"It is not something we are making a particular issue with - our core concern is they saw fit to withdraw their labour," Pan Pac managing director Doug Ducker said. "We haven't had that in over 30-odd years."
He said the impact of the strike was significant, with downtime including a lengthy meeting before the strike vote.
Notice was to be served to forest contracting groups to also take downtime "because we just can't expose wood on to the site without consuming it".
Mr McNab said the company had a moral obligation to lift workers' pay following earlier sacrifices. "When the company was struggling to turn a profit our members agreed to forgo a pay rise and many of their hard-won benefits," he said.
"Now the company is back in healthy profit, they're refusing to acknowledge how hard our members worked to bring the company back in black."
He said in the last financial year the company made a gross profit of $34 million.

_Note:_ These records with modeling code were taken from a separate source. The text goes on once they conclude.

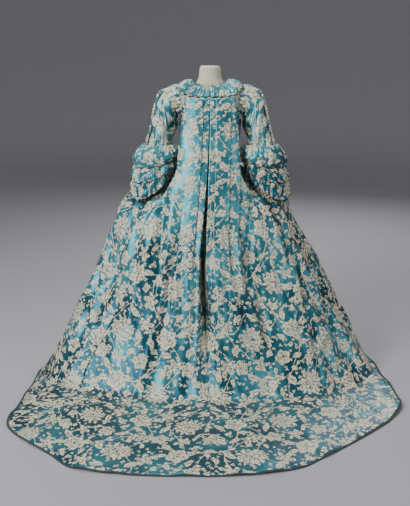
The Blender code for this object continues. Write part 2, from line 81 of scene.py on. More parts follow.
# The woven figure repeats on the loom width. Sizes in metres, angles in degrees.
figure = {
    "repeat": (0.54, 0.60),      # as drawn
    "woven": 0.84,               # how much of its drawn size the figure is woven at
    "ragged": 0.022,             # how far its outlines wander
    "fullness": 0.765,           # share of its reach each motif keeps
    "sprigPitch": 0.036,         # the small sprigs between the flowers: spacing and reach
    "sprigReach": 0.0103,
    "sprigTurn": 12.0,           # radians, times its cell's random value
    # kind, across, along, reach from its centre, turn
    "motifs": (
        ("peony", 0.130, 0.140, 0.104, 10), ("peony", 0.400, 0.445, 0.106, 200),
        ("rose", 0.375, 0.172, 0.076, 40), ("rose", 0.118, 0.458, 0.078, 130),
        ("rose", 0.248, 0.312, 0.058, 80), ("rose", 0.505, 0.302, 0.054, 15),
        ("star", 0.262, 0.050, 0.062, 20), ("star", 0.515, 0.112, 0.064, 70),
        ("star", 0.258, 0.520, 0.062, 100), ("star", 0.385, 0.300, 0.054, 45),
        ("star", 0.055, 0.305, 0.064, 150), ("star", 0.535, 0.545, 0.060, 10),
        ("bud", 0.200, 0.238, 0.022, 30), ("bud", 0.310, 0.248, 0.020, 110),
        ("bud", 0.450, 0.045, 0.024, 60), ("bud", 0.345, 0.060, 0.020, 0),
        ("bud", 0.030, 0.226, 0.022, 80), ("bud", 0.178, 0.375, 0.022, 140),
        ("bud", 0.022, 0.420, 0.020, 20), ("bud", 0.295, 0.400, 0.020, 95),
        ("bud", 0.190, 0.575, 0.022, 45), ("bud", 0.450, 0.320, 0.018, 120),
        ("leaf", 0.228, 0.180, 0.046, 60), ("leaf", 0.022, 0.055, 0.048, 140),
        ("leaf", 0.105, 0.268, 0.042, 110), ("leaf", 0.182, 0.018, 0.044, 20),
        ("leaf", 0.300, 0.122, 0.036, 100), ("leaf", 0.458, 0.158, 0.040, 165),
        ("leaf", 0.450, 0.238, 0.046, 40), ("leaf", 0.305, 0.205, 0.038, 10),
        ("leaf", 0.295, 0.445, 0.044, 70), ("leaf", 0.512, 0.400, 0.046, 120),
        ("leaf", 0.345, 0.568, 0.046, 30), ("leaf", 0.452, 0.578, 0.044, 150),
        ("leaf", 0.205, 0.425, 0.040, 50), ("leaf", 0.030, 0.492, 0.046, 165),
        ("leaf", 0.140, 0.562, 0.044, 95), ("leaf", 0.100, 0.372, 0.038, 15),
        ("leaf", 0.165, 0.305, 0.038, 160), ("leaf", 0.320, 0.350, 0.036, 130),
        ("leaf", 0.400, 0.075, 0.040, 55), ("leaf", 0.065, 0.585, 0.038, 125),
    ),
    "vineWidth": 0.0050,
    # stems that wander along the cloth, then across it: middle, swing, turns, start
    "vinesAlong": ((0.190, 0.070, 1, 20), (0.440, 0.090, 1, 150), (0.050, 0.040, 2, 250)),
    "vinesAcross": ((0.250, 0.060, 1, 60), (0.545, 0.050, 2, 310)),
}


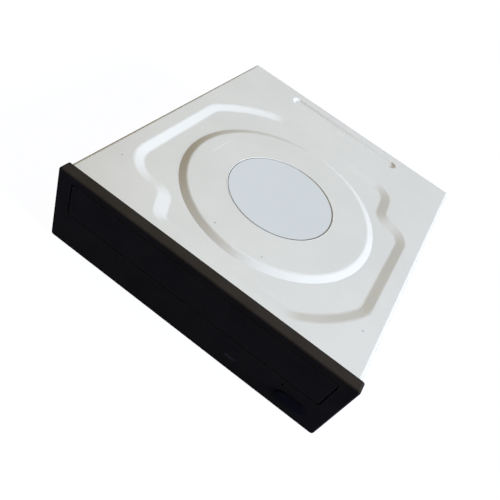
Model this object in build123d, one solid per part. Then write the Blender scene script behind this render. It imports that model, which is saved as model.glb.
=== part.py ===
from build123d import *
import math
import os

# Half-height optical disc drive. Millimetres.
# X to the right seen from the front, Y from the bezel's back face to the rear, Z up from the bezel's foot.
# Everything is written in that frame and moved along Y once, at the end, to centre the drive's box.

# Case and bezel
case_width = 146.0
case_height = 41.3
case_depth = 164.5
sheet = 0.8
case_corner = 2.0
case_edge = 1.0
bezel_overhang = 1.3
bezel_rise = 0.35
bezel_depth = 5.3
bezel_wall = 2.0
bezel_land = 0.95
bezel_corner = 1.6
bezel_edge = 0.9
bezel_width = case_width + 2 * bezel_overhang
bezel_height = case_height + 2 * bezel_rise
case_foot = bezel_rise
case_top = case_foot + case_height
case_half = case_width / 2
case_inner = case_half - sheet
rear_inner = case_depth - sheet

# Pressed pattern of the cover, round the spindle
spindle_y = 64.4
field_depth = 1.15
field_slope = 4.6
field_half = 64.0
field_front = 3.7
field_rear = 127.0
field_arc = 71.2
front_step_x = -33.3
left_step_x = -40.5
left_step_y = 18.5
right_step_x = 44.5
right_step_y = 102.5
notch_lean = 3.0
notch_fall = 4.0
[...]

Mr Ducker said three years ago "the total company function" was running at a loss. The situation was shared with staff and contractors and compromises were made.
"In the case with the employees that was a fully negotiated and sanctioned agreement, and there was no commitment at all on the grounds of any recovery from that being shared, any more than we felt appropriate at the time."

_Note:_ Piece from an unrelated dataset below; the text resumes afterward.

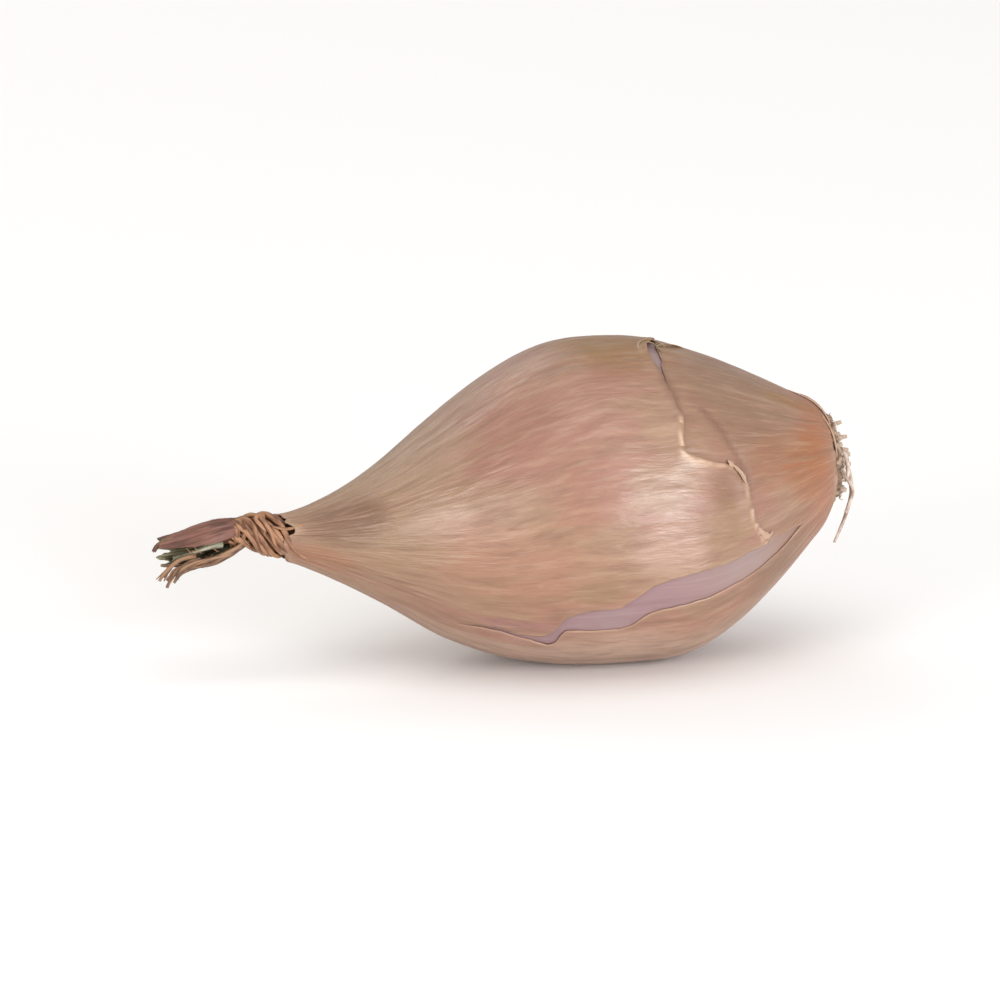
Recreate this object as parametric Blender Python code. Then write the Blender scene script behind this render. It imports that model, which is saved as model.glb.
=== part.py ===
"""A shallot lying on its side: a fleshy bulb in a dry, split skin, with a withered neck and dry roots.

Lengths are given in millimetres and angles in degrees, and the model is in metres, +Z up. The root end
points to +X and the neck to -X. The origin is the middle of the small flat that the shallot rests on.

A place on the bulb is (along, round, depth): along runs from the root end to the neck, round runs from
the top (0) by the split side (90, -Y) to the underside (180), and depth is measured inwards from the skin.
"""

import math
import random

import bmesh
import bpy
from mathutils import Vector

MM = 0.001

# Shape of the bulb: (along, radius), and how far its centre lies above the straight axis: (along, rise)
RADIUS = (
    (0.0, 4.4), (1.5, 6.7), (4.0, 8.8), (8.0, 11.8), (13.0, 15.0), (19.0, 17.6), (25.0, 18.2),
    (31.0, 17.9), (38.0, 15.8), (45.0, 12.2), (52.0, 7.6), (58.0, 4.4), (63.0, 2.5),
)
CENTRE_RISE = ((0.0, 2.1), (14.0, -0.3), (30.0, 0.2), (47.0, -1.2), (63.0, 0.2))
AXIS_DIP = 3.0
FLAT_DEPTH = 0.4

# The side away from the split is a little flatter
CHEEK_ROUND = 262.0
CHEEK_SPREAD = 60.0
CHEEK_FLATTENING = 0.05

# Dry outer skin
SKIN_THICKNESS = 0.6
SKIN_START = 0.6
SKIN_END = 62.5
SKIN_ROWS = 30
SKIN_COLUMNS = 48
TORN_RIM = 0.25
NECK_PLEATS = 7
PLEATS_START = 45.0
PLEAT_DEPTH = 0.08
GAP = 0.3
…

A driver for lost profitability was that "very beneficial conditions that had developed over the 40-odd years that Pan Pac had been in place" including "excessive" leave and superannuation entitlements.
"Those old conditions were unsustainable and to reintroduce them it is not appropriate," said Mr Ducker.
"We did, in the negotiation process, offer up a consideration to reflect improved performance of the last year in the form of a bonus payment and that was rejected by the negotiating team, almost at the outset.
"We therefore incorporated considerations of recovery and to the wage offer we put in front of them, with a key element also being a three-year term associated with that offer."